Nation Cancels Big Festival Over Outbreak

With 133 cases reported, Italy calls off public events
By Newser Editors and Wire Services
Posted Feb 23, 2020 12:00 PM CST
Outbreak Causes Italy to Call Off Venice Carnival
People wearing sanitary masks walk past the Duomo gothic cathedral Sunday in Milan, Italy.   (AP Photo/Luca Bruno)

Scrambling to contain the rapidly rising number of new coronavirus infections in Italy, the most outside Asia, authorities on Sunday stepped up measures to ban public gatherings. Venice's famed carnival events, which have drawn tens of thousands of revelers to a region that is now in the heart of the outbreak, have been called off, the AP reports. "The ordinance is immediately operative and will go into effect at midnight,'' announced Veneto regional Gov. Luca Zaia, whose area includes Venice, where thousands packed St. Mark's Square to join in carnival fun. Carnival would have run through Tuesday. Buses, trains, and other forms of public transport—including boats in Venice—were being disinfected, Zaia said.

Three people in Venice have tested positive for the COVID-19 virus, all in their late 80s and all hospitalized in critical condition. Zaia said among those infected was a nurse. Nearly all of Italy's 133 known cases are in the north.
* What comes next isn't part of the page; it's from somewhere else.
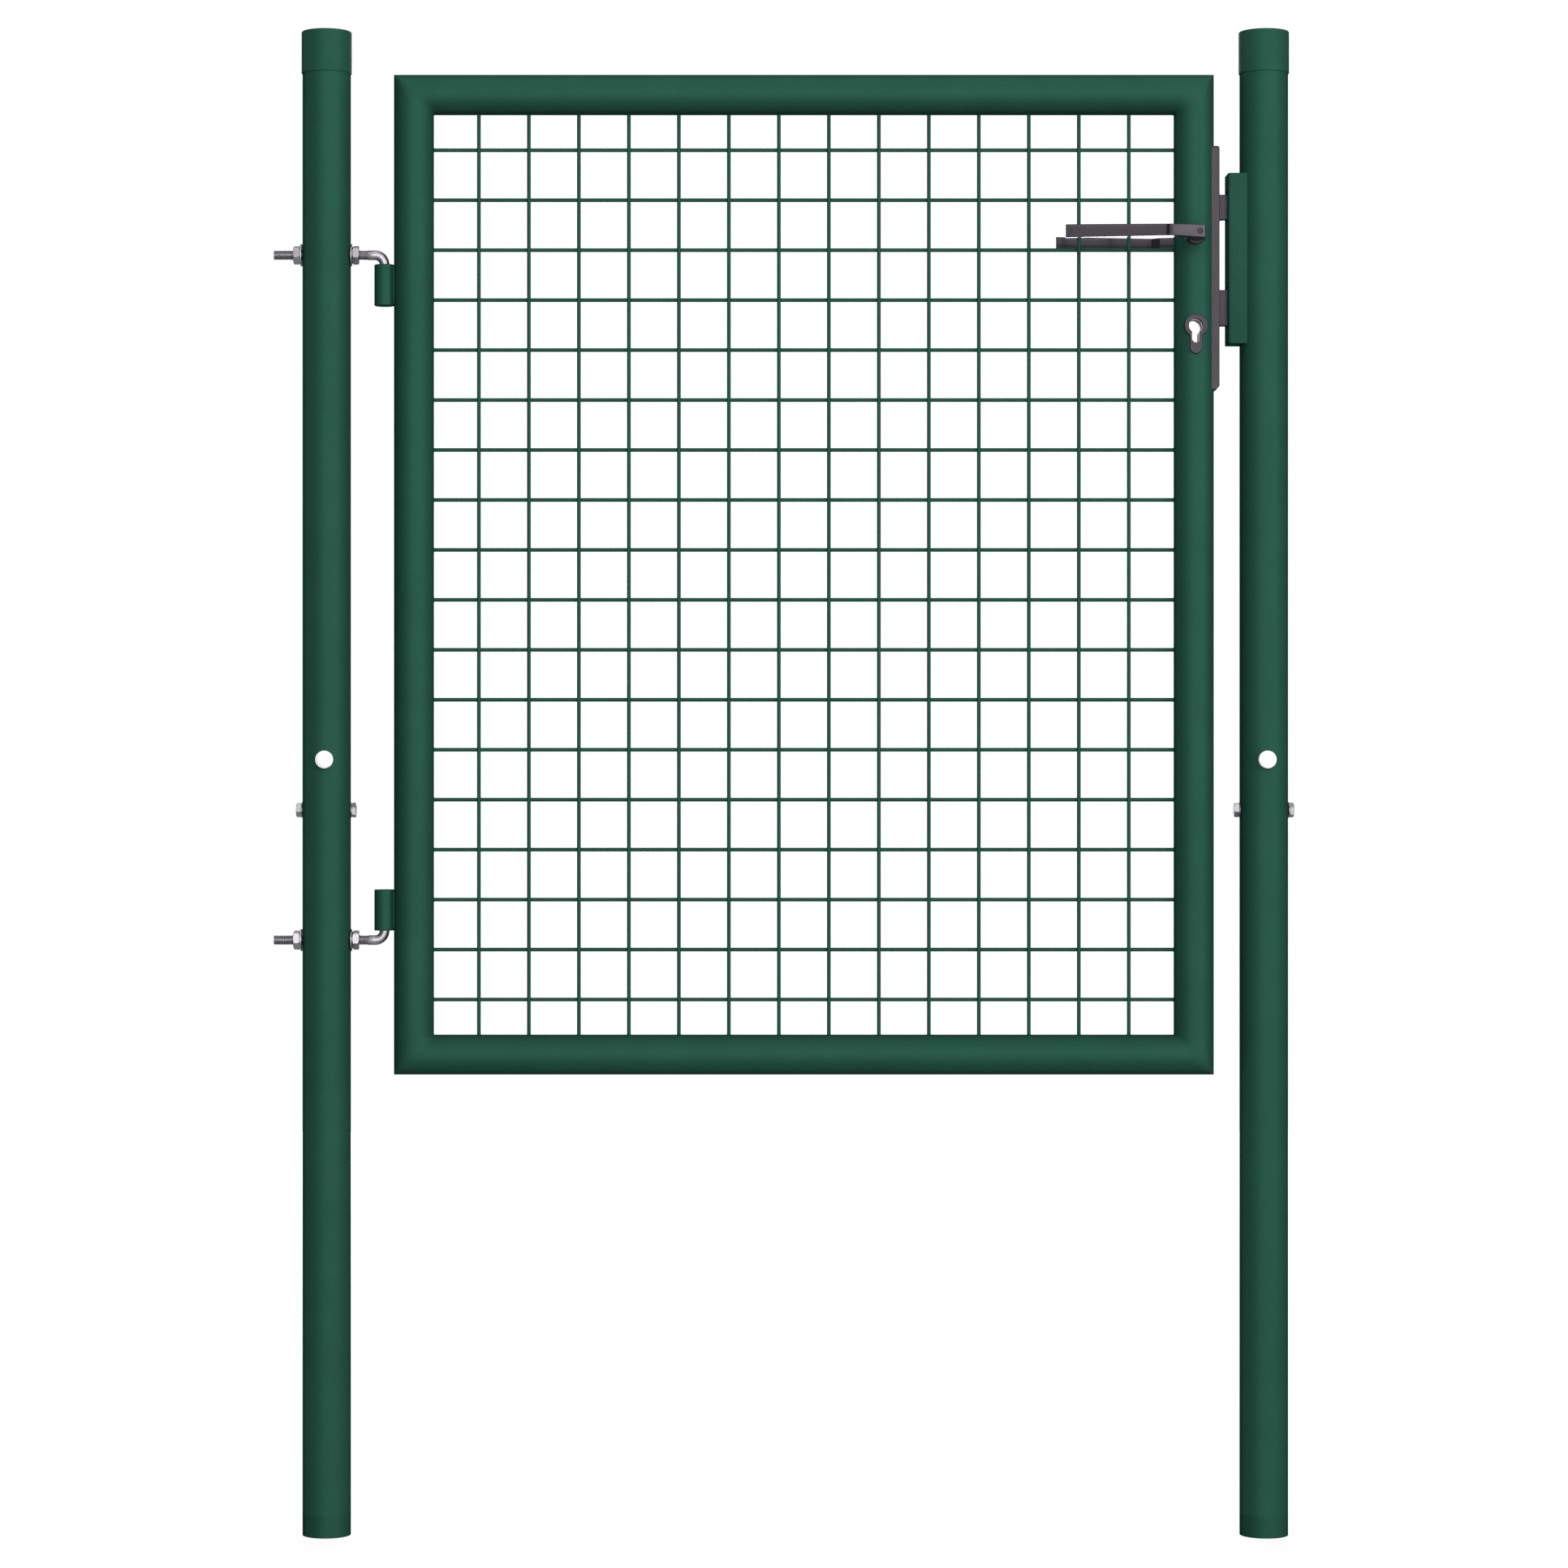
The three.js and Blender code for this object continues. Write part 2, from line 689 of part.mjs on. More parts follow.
function roundedPlate(half0, low, high, corner) {
  return polygon([
    ...arcPoints(half0 - corner, low + corner, corner, -Math.PI / 2, 0, 3),
    ...arcPoints(half0 - corner, high - corner, corner, 0, Math.PI / 2, 3),
    ...arcPoints(corner - half0, high - corner, corner, Math.PI / 2, Math.PI, 3),
    ...arcPoints(corner - half0, low + corner, corner, Math.PI, 3 * Math.PI / 2, 3),
  ]);
}

const plateWeb = PLATE_FACE - PLATE_WEB;
const countersinks = screwHeights.map((z) => place(
  turned([[0, 0], [SCREW_R + HOLE_FIT, 0], [SCREW_HEAD_R + FIT + 1, PLATE_WEB + 1],
    [0, PLATE_WEB + 1]], 16),
  '+x',
  plateWeb,
  0,
  z,
));
const plateBody = prism(
  roundedPlate(PLATE_HALF, PLATE_BOTTOM, PLATE_TOP, PLATE_CORNER),
  'x',
  STILE_X,
  PLATE_FACE,
);
const faceplate = cut(
  plateBody,
  box(
    STILE_X - 1,
    plateWeb,
    PLATE_FLANGE - PLATE_HALF,
    PLATE_HALF - PLATE_FLANGE,
    PLATE_BOTTOM - 1,
    PLATE_TOP + 1,
  ),
  rod('z', STILE_X, 0, FRAME_R + FIT, PLATE_BOTTOM - 1, PLATE_TOP + 1, TUBE_SIDES),
  box(plateWeb - 1, PLATE_FACE + 1, -BOLT_HALF - FIT, BOLT_HALF + FIT, LATCH_LOW - FIT, LATCH_HIGH + FIT),
  box(plateWeb - 1, PLATE_FACE + 1, -BOLT_HALF - FIT, BOLT_HALF + FIT, DEAD_LOW - FIT, DEAD_HIGH + FIT),
  ...screwHoles(SCREW_R + HOLE_FIT),
  ...countersinks,
);
add('lock_faceplate', faceplate, LOCK_STEEL);

screwHeights.forEach((z, i) => {
  const reach = plateWeb - SCREW_TIP_X;
  const screw = turned([
    [0, -reach],
    [SCREW_R, -reach],
    [SCREW_R, FIT],
    [SCREW_HEAD_R, PLATE_WEB - THIN_FIT],
    [0, PLATE_WEB - THIN_FIT],
  ], 16);
  add(`faceplate_screw_${i + 1}`, place(screw, '+x', plateWeb, 0, z), ZINC);
});

// ---- latch bolt, its spring, and the dead bolt ----

const latchHead = prism(polygon([
  [LATCH_BACK, -BOLT_HALF],
  [LATCH_TIP, -BOLT_HALF],
  [LATCH_TIP, LATCH_NOSE - BOLT_HALF],
  [LATCH_TIP - LATCH_BEVEL, BOLT_HALF],
  [LATCH_BACK, BOLT_HALF],
]), 'z', LATCH_LOW, LATCH_HIGH);
const latchTail = box(FINGER_LEFT, LATCH_BACK + 1, -BOLT_HALF, BOLT_HALF, TAIL_LOW, TAIL_HIGH);
const finger = box(
  FINGER_LEFT,
  FINGER_LEFT + FINGER_WIDTH,
  -BOLT_HALF,
  BOLT_HALF,
  FINGER_LOW,
  TAIL_HIGH,
);
const springPocket = rod('x', 0, SPRING_Z, SPRING_POCKET_R, LATCH_BACK - 1, SPRING_POCKET_END, 16);
add('latch_bolt', cut(join(latchHead, latchTail, finger), springPocket), LOCK_STEEL);

class SpringPath extends THREE.Curve {
  getPoint(t, target = new THREE.Vector3()) {
    const low = CASE_LEFT + CASE_WALL + FIT + SPRING_WIRE_R;
    const high = SPRING_POCKET_END - FIT - SPRING_WIRE_R;
    const angle = 2 * Math.PI * SPRING_TURNS * t;
    return target.set(
      low + (high - low) * t,
      SPRING_R * Math.cos(angle),
      SPRING_Z + SPRING_R * Math.sin(angle),
    );
  }
}

const springWire = polygon(circlePoints(0, 0, SPRING_WIRE_R, 4));
const spring = new THREE.ExtrudeGeometry(springWire, {
  steps: SPRING_TURNS * 8,
  bevelEnabled: false,
  extrudePath: new SpringPath(),
});
add('latch_spring', spring, ZINC);

const deadBolt = prism(polygon([
  [DEAD_BACK, DEAD_STEP_Z],
  [DEAD_STEP_X, DEAD_STEP_Z],
  [DEAD_STEP_X, DEAD_LOW],
  [DEAD_TIP, DEAD_LOW],
  [DEAD_TIP, DEAD_HIGH],
  [DEAD_BACK, DEAD_HIGH],
]), 'y', -BOLT_HALF, BOLT_HALF);
add('dead_bolt', deadBolt, LOCK_STEEL);

// ---- follower and spindle ----

const armTip = [
  STILE_X + ARM_REACH * Math.sin(ARM_TILT),
  SPINDLE_Z + ARM_REACH * Math.cos(ARM_TILT),
];
const armSide = [ARM_HALF * Math.cos(ARM_TILT), -ARM_HALF * Math.sin(ARM_TILT)];
const arm = prism(polygon([
  [STILE_X - armSide[0], SPINDLE_Z - armSide[1]],
  [STILE_X + armSide[0], SPINDLE_Z + armSide[1]],
  [armTip[0] + armSide[0], armTip[1] + armSide[1]],
  [armTip[0] - armSide[0], armTip[1] - armSide[1]],
]), 'y', -BOLT_HALF, BOLT_HALF);
const hub = rod('y', STILE_X, SPINDLE_Z, HUB_R, -BOLT_HALF, BOLT_HALF, ROUND_SIDES);
const square = SPINDLE_HALF + FIT;

function squareCut(low, high) {
  return box(STILE_X - square, STILE_X + square, low, high, SPINDLE_Z - square, SPINDLE_Z + square);
}

add('follower', cut(join(hub, arm), squareCut(-BOLT_HALF - 1, BOLT_HALF + 1)), LOCK_STEEL);

const spindle = join(
  box(
    STILE_X - SPINDLE_HALF,
    STILE_X + SPINDLE_HALF,
    FIT - SOCKET_DEPTH_Y,
    SOCKET_DEPTH_Y - FIT,
    SPINDLE_Z - SPINDLE_HALF,
    SPINDLE_Z + SPINDLE_HALF,
  ),
  rod('y', STILE_X, SPINDLE_Z, RIVET_R, -RIVET_REACH, RIVET_REACH),
);
add('spindle', spindle, DARK_METAL);

// ---- levers ----

// Seen from above: a bent grip that runs back to the hub block over the spindle.
function leverOutline() {
  return polygon([
    [HUB_RIGHT_X, HUB_BACK_Y],
    [HUB_RIGHT_X, HUB_FACE_Y - 1],
    [HUB_RIGHT_X - 1, HUB_FACE_Y],
    [BEND_X + 2, BEND_Y - 0.8],
    [BEND_X, BEND_Y],
    [BEND_X - 3, BEND_Y - 0.2],
    [GRIP_END_X + 1, GRIP_END_Y],
    [GRIP_END_X, GRIP_END_Y - 1],
    [GRIP_END_X, GRIP_END_Y - GRIP_THICK],
    [BEND_X - 3, BEND_Y - GRIP_THICK - 0.2],
    [BEND_X + 2, BEND_Y - 2 * GRIP_THICK],
    [HUB_LEFT_X, HUB_BACK_Y + 4],
    [HUB_LEFT_X + 3, HUB_BACK_Y],
  ]);
}

function tallAt(x) {
  if (x < BEND_X) {
    const t = (x - GRIP_END_X) / (BEND_X - GRIP_END_X);
    return GRIP_END_TALL + (BEND_TALL - GRIP_END_TALL) * t;
  }
  const t = (x - BEND_X) / (HUB_RIGHT_X - BEND_X);
  return BEND_TALL + (HUB_TALL - BEND_TALL) * t;
}

function lever(front) {
  const blank = prism(leverOutline(), 'z', -1, 1);
  const position = blank.attributes.position;
  for (let i = 0; i < position.count; i += 1) {
    position.setZ(i, SPINDLE_Z + position.getZ(i) * tallAt(position.getX(i)) / 2);
  }
  const bored = cut(
    blank,
    squareCut(HUB_BACK_Y - 1, SOCKET_DEPTH_Y),
    rod('y', STILE_X, SPINDLE_Z, RIVET_R + FIT, SOCKET_DEPTH_Y - 1, RIVET_REACH + 5),
  );
  if (front) {
    bored.rotateX(Math.PI).translate(0, 0, 2 * SPINDLE_Z);
  }
  return bored;
}

add('lever_front', lever(true), DARK_METAL);
add('lever_back', lever(false), DARK_METAL);

// ---- collars and keyhole plates, front and back ----

function toFront(geometry) {
  return geometry.rotateZ(Math.PI).translate(2 * STILE_X, 0, 0);
}

function collar() {
  const stile = rod('z', STILE_X, 0, FRAME_R + FIT, SPINDLE_Z - 20, SPINDLE_Z + 20, TUBE_SIDES);
  const flange = cut(
    rod('y', STILE_X, SPINDLE_Z, COLLAR_R, FRAME_R - 5, COLLAR_FRONT, ROUND_SIDES),
    stile,
  );
  const neck = rod('y', STILE_X, SPINDLE_Z, COLLAR_NECK_R, COLLAR_NECK_Y, FRAME_R + 2, ROUND_SIDES);
  const bore = rod('y', STILE_X, SPINDLE_Z, COLLAR_BORE_R, 0, COLLAR_FRONT + 1, 16);
  return cut(join(flange, neck), bore);
}

function keyPlate(opening) {
  const stile = rod('z', STILE_X, 0, FRAME_R + FIT, KEY_Z - 40, KEY_Z + 40, TUBE_SIDES);
  const outline = keyhole(KEY_PLATE_R, KEY_PLATE_TAIL_HALF, KEY_PLATE_LOW, 0);
  return cut(
    prism(outline, 'y', FRAME_R - 7, KEY_PLATE_Y),
    stile,
    keyCut(opening, 0, KEY_PLATE_Y + 1),
  );
}

add('lever_collar_front', toFront(collar()), LOCK_STEEL);
add('lever_collar_back', collar(), LOCK_STEEL);
add('key_plate_front', toFront(keyPlate(0)), LOCK_STEEL);
add('key_plate_back', keyPlate(KEY_BACK_MARGIN), LOCK_STEEL);

// ---- strike channel on the latch post ----

const strikeEnd = LATCH_POST_X - POST_R + STRIKE_HALF / 2;
const strikeBlank = prism(polygon([
  ...arcPoints(STRIKE_X + STRIKE_BEND, -STRIKE_HALF + STRIKE_BEND, STRIKE_BEND, -Math.PI / 2, -Math.PI, 3),
  ...arcPoints(STRIKE_X + STRIKE_BEND, STRIKE_HALF - STRIKE_BEND, STRIKE_BEND, Math.PI, Math.PI / 2, 3),
  [strikeEnd, STRIKE_HALF],
  [strikeEnd, STRIKE_HALF - STRIKE_WALL],
  [STRIKE_X + STRIKE_WALL, STRIKE_HALF - STRIKE_WALL],
  [STRIKE_X + STRIKE_WALL, STRIKE_WALL - STRIKE_HALF],
  [strikeEnd, STRIKE_WALL - STRIKE_HALF],
  [strikeEnd, -STRIKE_HALF],
]), 'z', STRIKE_BOTTOM, STRIKE_TOP);

function strikeSlot(low, high) {
  return box(
    STRIKE_X - 1,
    STRIKE_X + STRIKE_WALL + 1,
    -STRIKE_SLOT_HALF,
    STRIKE_SLOT_HALF,
    low - STRIKE_SLOT_MARGIN,
    high + STRIKE_SLOT_MARGIN,
  );
}

const strike = cut(
  strikeBlank,
  rod('z', LATCH_POST_X, 0, POST_R + FIT, STRIKE_BOTTOM - 1, STRIKE_TOP + 1, TUBE_SIDES),
  strikeSlot(LATCH_LOW, LATCH_HIGH),
  strikeSlot(DEAD_LOW, DEAD_HIGH),
);
add('strike_channel', strike, GREEN);

export default gate;
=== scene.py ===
import math

import bmesh
import bpy
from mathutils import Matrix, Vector


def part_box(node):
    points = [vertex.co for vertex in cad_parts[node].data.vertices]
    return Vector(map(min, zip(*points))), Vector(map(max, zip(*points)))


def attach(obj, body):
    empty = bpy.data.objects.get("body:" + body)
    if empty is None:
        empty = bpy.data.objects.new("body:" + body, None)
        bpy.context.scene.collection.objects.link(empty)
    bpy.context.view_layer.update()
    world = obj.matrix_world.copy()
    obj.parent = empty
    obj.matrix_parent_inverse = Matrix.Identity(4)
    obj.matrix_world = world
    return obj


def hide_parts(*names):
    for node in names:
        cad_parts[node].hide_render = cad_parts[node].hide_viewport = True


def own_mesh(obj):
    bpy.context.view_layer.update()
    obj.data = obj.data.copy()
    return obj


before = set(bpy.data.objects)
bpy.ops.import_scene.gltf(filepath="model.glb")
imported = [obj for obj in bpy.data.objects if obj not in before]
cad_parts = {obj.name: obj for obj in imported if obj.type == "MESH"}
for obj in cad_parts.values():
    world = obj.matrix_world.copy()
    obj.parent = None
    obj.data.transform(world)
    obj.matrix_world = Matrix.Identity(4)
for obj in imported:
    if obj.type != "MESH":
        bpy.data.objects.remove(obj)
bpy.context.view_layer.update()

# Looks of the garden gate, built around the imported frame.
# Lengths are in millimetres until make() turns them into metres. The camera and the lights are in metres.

MM = 0.001
TAU = 2 * math.pi
TUBE_SIDES = 128
ROUND_SIDES = 64
SMOOTH_ANGLE = math.radians(32)

# ---------------------------------------------------------------- materials

GREEN = (0.0158, 0.0650, 0.0436)
# A darker copy of GREEN for the strike plate: painted shade, standing in for the shade on the strike's web.
SHADED_PLATE_GREEN = (0.0150, 0.0590, 0.0405)
ZINC = (0.275, 0.265, 0.285)
LOCK_STEEL = (0.046, 0.0405, 0.046)
LEVER_METAL = (0.0200, 0.0178, 0.0205)
WHITE = (0.86, 0.855, 0.85)
GALVANISED = (0.24, 0.245, 0.25)

# A noise texture's values lie mostly between these two.
NOISE_LOW = 0.3
NOISE_HIGH = 0.7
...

Authorities expressed frustration they haven't been able to track down the source of the spread of COVID-19 there, which surfaced last week when a man in Codogno in his late 30s became critically ill. "The health officials haven't been yet able to pinpoint Patient Zero,'' Angelo Borrelli, head of the national Civil Protection agency, told reporters in Rome. For now, the strategy is closures and other restrictions. Italy had taken measures early on in the global virus alarm, including banning direct flights from China, Hong Kong, Taiwan and Macau.